When applying for a loan, you only ever get to see the specific loan rates and fees the lenders are willing to offer until they approve your application and they furnish you a copy of the agreement. This is somehow inconvenient due to the fact that as a customer, you’d want to know what they offer first before you do sign up.
Still, it should be noted that just because you have been sent a loan agreement by the lender, you are then obliged to accept it. You have the choice to either accept the offer or not. You should also take the time to read the agreement and review everything that it contains. Lenders are actually required to give you enough time to pore through the conditions and decide for yourself if you would want to pursue with the loan or not.
Cancelling a credit agreement
You have the right to cancel any credit agreement before you sign it. You are also given the chance to cancel it within 14 days from signing it. Also referred to as the cooling off period, this should give you the chance to ponder whether the loan is something you’d want to pursue or not.

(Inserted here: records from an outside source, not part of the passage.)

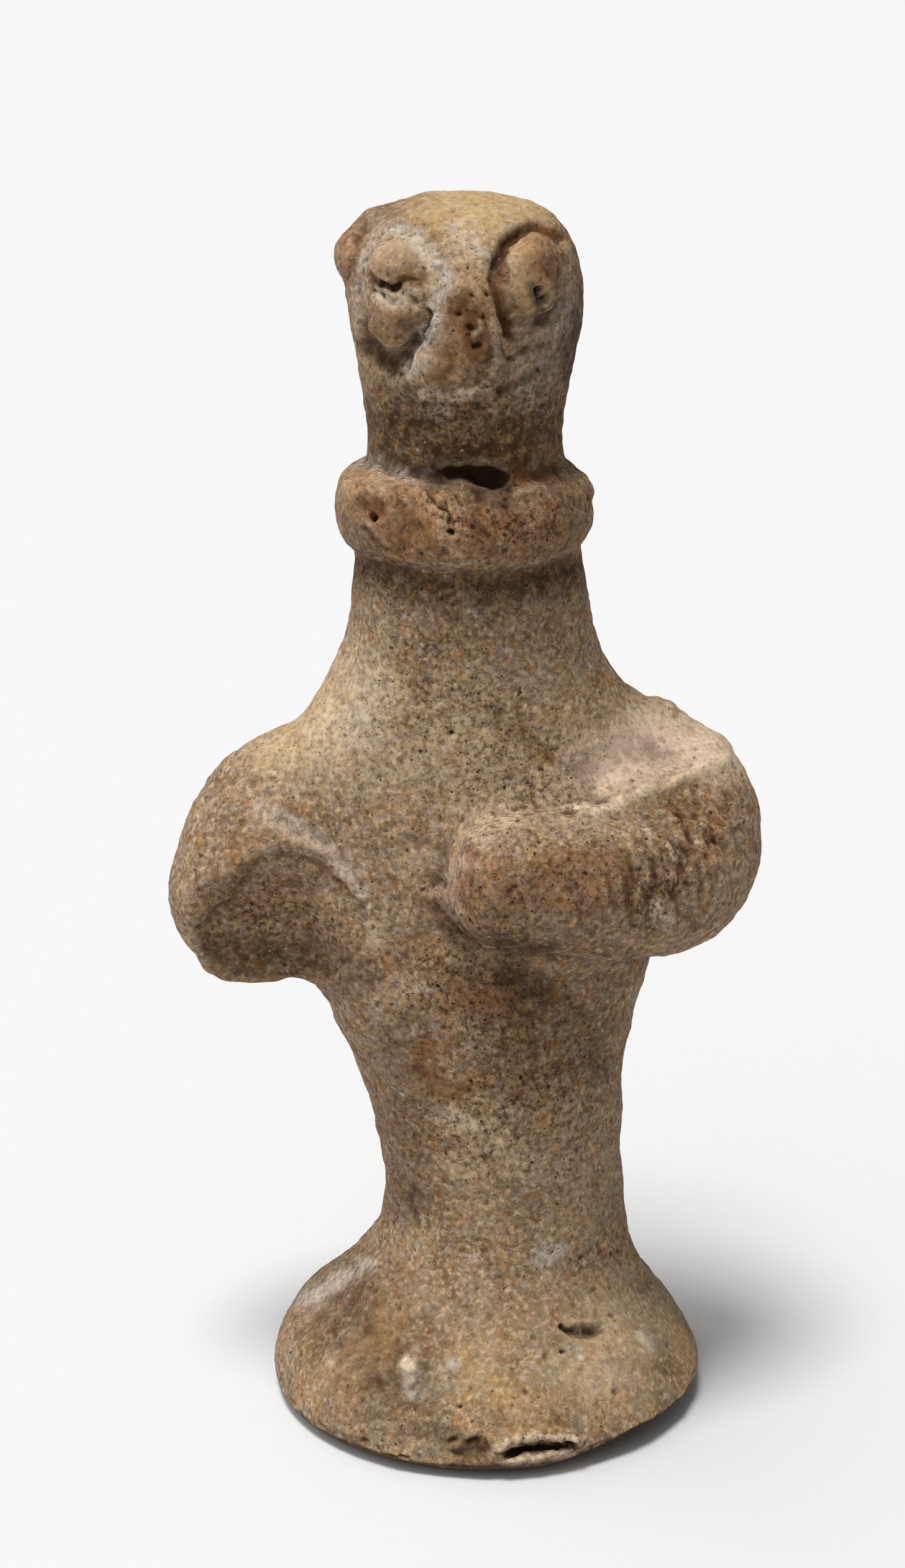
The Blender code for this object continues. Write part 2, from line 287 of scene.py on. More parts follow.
COLLAR_MARKS = {
    "pinhole": (-1.5, 0.45, ((-10.95, 89.4), (-10.7, 89.3))),
    "scratch": (0.35, 0.4, ((-10.9, 88.7), (-9.9, 87.7), (-9.0, 86.8))),
    "scratch shadow": (-0.35, 0.4, ((-11.4, 88.2), (-10.4, 87.1), (-9.5, 86.2))),
    "crack 1": (-0.6, 0.45, ((-5.2, 91.0), (-4.6, 90.4), (-3.9, 90.2))),
    "crack 2": (-0.7, 0.45, ((-4.2, 90.0), (-3.6, 89.6), (-3.4, 88.9))),
    "crack 3": (-0.4, 0.35, ((-2.8, 91.2), (-2.4, 90.4))),
    "second pinhole": (-1.3, 0.4, ((-3.3, 88.0), (-3.1, 87.9))),
    "worm of clay": (
        0.35,
        0.35,
        ((2.6, 91.0), (4.1, 91.4), (5.1, 91.6), (5.7, 91.0), (6.1, 90.4), (6.6, 90.6)),
    ),
    "right scratch": (0.3, 0.3, ((7.8, 90.2), (9.0, 89.2))),
}
# The arms, the body and the foot, in the same way
BODY_FORMS = {
    "shoulder hollow": (-0.8, 3.4, ((10.2, 63.0), (14.4, 65.6), (18.6, 67.4))),
    "over the hand": (0.3, 2.2, ((6.6, 61.8), (9.6, 62.4), (12.0, 63.0))),
    "chest beside the hand": (0.5, 3.0, ((-6.8, 54.0), (-6.2, 50.0))),
    "end of the hand": (-0.25, 2.2, ((-3.7, 56.0), (-3.9, 53.5), (-2.9, 50.5))),
    "forearm top edge": (
        0.55,
        1.1,
        ((8.8, 59.5), (11.3, 60.3), (13.4, 61.1), (16.1, 62.5), (19.6, 64.0), (22.4, 65.0)),
    ),
    "hand top": (0.35, 1.4, ((-1.3, 56.8), (0.8, 58.0), (4.3, 58.9), (8.8, 59.2))),
    "crease round the hand": (
        0.5,
        1.5,
        ((-4.5, 51.6), (-2.7, 48.6), (0.5, 46.4), (5.8, 44.8), (12.8, 44.8)),
    ),
    "hand knuckle": (0.3, 2.0, ((-1.0, 54.4), (0.6, 51.0))),
    "hollow between hand and wrist": (-0.3, 2.4, ((5.4, 54.6), (6.4, 50.6))),
    "belly fold": (-0.35, 2.2, ((1.0, 43.0), (7.0, 41.6))),
    "low on the broken face": (-0.25, 3.0, ((-24.0, 46.6), (-17.0, 46.0))),
    "facet crest left": (
        0.15,
        0.9,
        ((-28.3, 49.0), (-25.8, 52.0), (-24.3, 54.2), (-23.0, 55.9), (-21.4, 56.9)),
    ),
    "facet crest right": (
        0.35,
        0.9,
        ((-19.4, 57.2), (-17.5, 57.0), (-15.9, 56.0), (-14.6, 54.6), (-13.3, 53.1), (-11.9, 51.7)),
    ),
    "foot left plane": (-0.4, 2.6, ((-12.4, 13.4), (-14.6, 11.0), (-17.6, 7.6))),
    "foot shoulder": (0.4, 2.0, ((15.1, 12.2), (16.9, 10.6), (18.2, 8.8))),
    "dark lump on the rim": (0.4, 2.0, ((-4.2, -6.8), (-2.2, -7.0))),
    "over the chip": (0.4, 1.2, ((0.6, -7.4), (3.0, -6.6), (6.6, -6.4), (9.4, -7.2))),
    "dip left of the chip": (-0.35, 1.6, ((-8.4, -7.0), (-6.2, -6.2))),
}
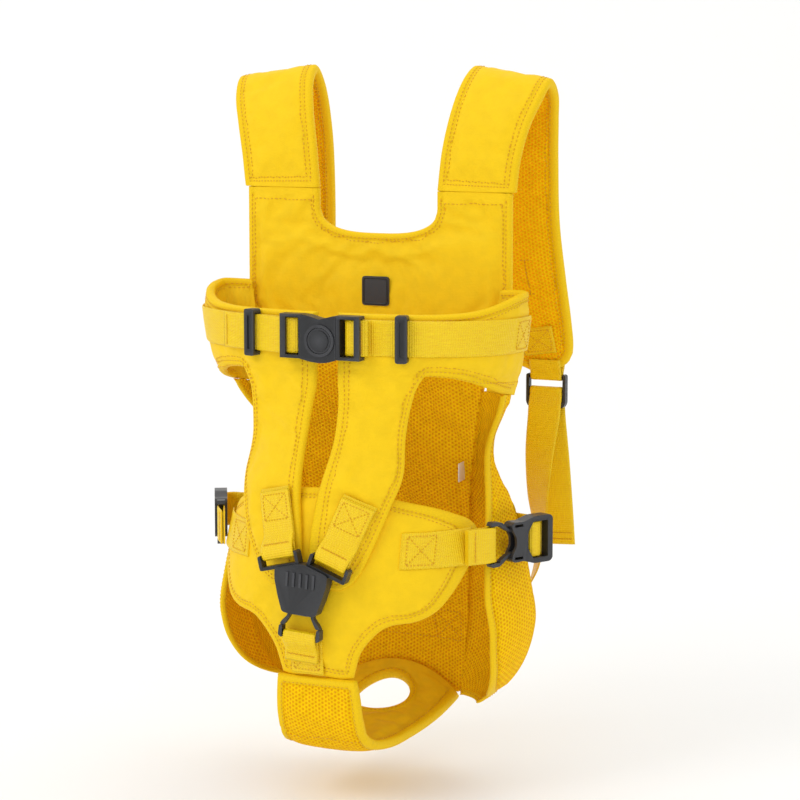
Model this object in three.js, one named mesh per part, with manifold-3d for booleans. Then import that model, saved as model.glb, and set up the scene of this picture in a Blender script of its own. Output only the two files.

When cancelling a loan agreement, you are not obliged to provide the lender with a reason. All you need to do is tell the lender about your decision. To give them notice, it is best that you do it in writing in order to have a record. You will also want to keep your own copy in the event that you might need it later.
You may also cancel the agreement verbally. This is especially true of the 14 day cooling off period is about to expire. It is important though that you keep a record of when you called, the exact date and time, as well as who you spoke to. This way, it would be easier to get proof that you have indeed talked to someone about your decision to decline the loan offer.
Paying Off a Loan with a Credit Card
Many borrowers experience problems in keeping up with loan payments. Some simply want to consolidate debt so that they only need to keep track of one debt. In general, a credit card can be used to pay off a personal loan, but this still depends on the situation. Before you decide to pay off your loan using your credit card, it is important to assess whether doing so can help you handle your finances better, or if this will further bury you in debt.
Credit cards are also debt instruments so every time you charge a purchase or bill to your credit card, you are taking out a loan. Credit cards are known to have high interest rates so you have to weigh carefully if you are indeed saving money by transferring your loan debt there. Remember that if you only pay your credit card’s monthly minimum amount due, your outstanding balance continues to accrue interest.
Risks It Involves
Another problem with paying off a loan with a credit card is that some lenders are not exactly comfortable with such method, or they are simply not equipped to process credit card payments. In case you have decided to pay off the loan using your credit card, make sure to inform the lender first.
If you want to settle your loan simply because you are close to missing and defaulting loan payments, talk to your lender so you can work it out with them. Although lenders are not happy to hear about borrowers missing payments, they will be glad to know you are trying to work out a payment plan to settle your loan.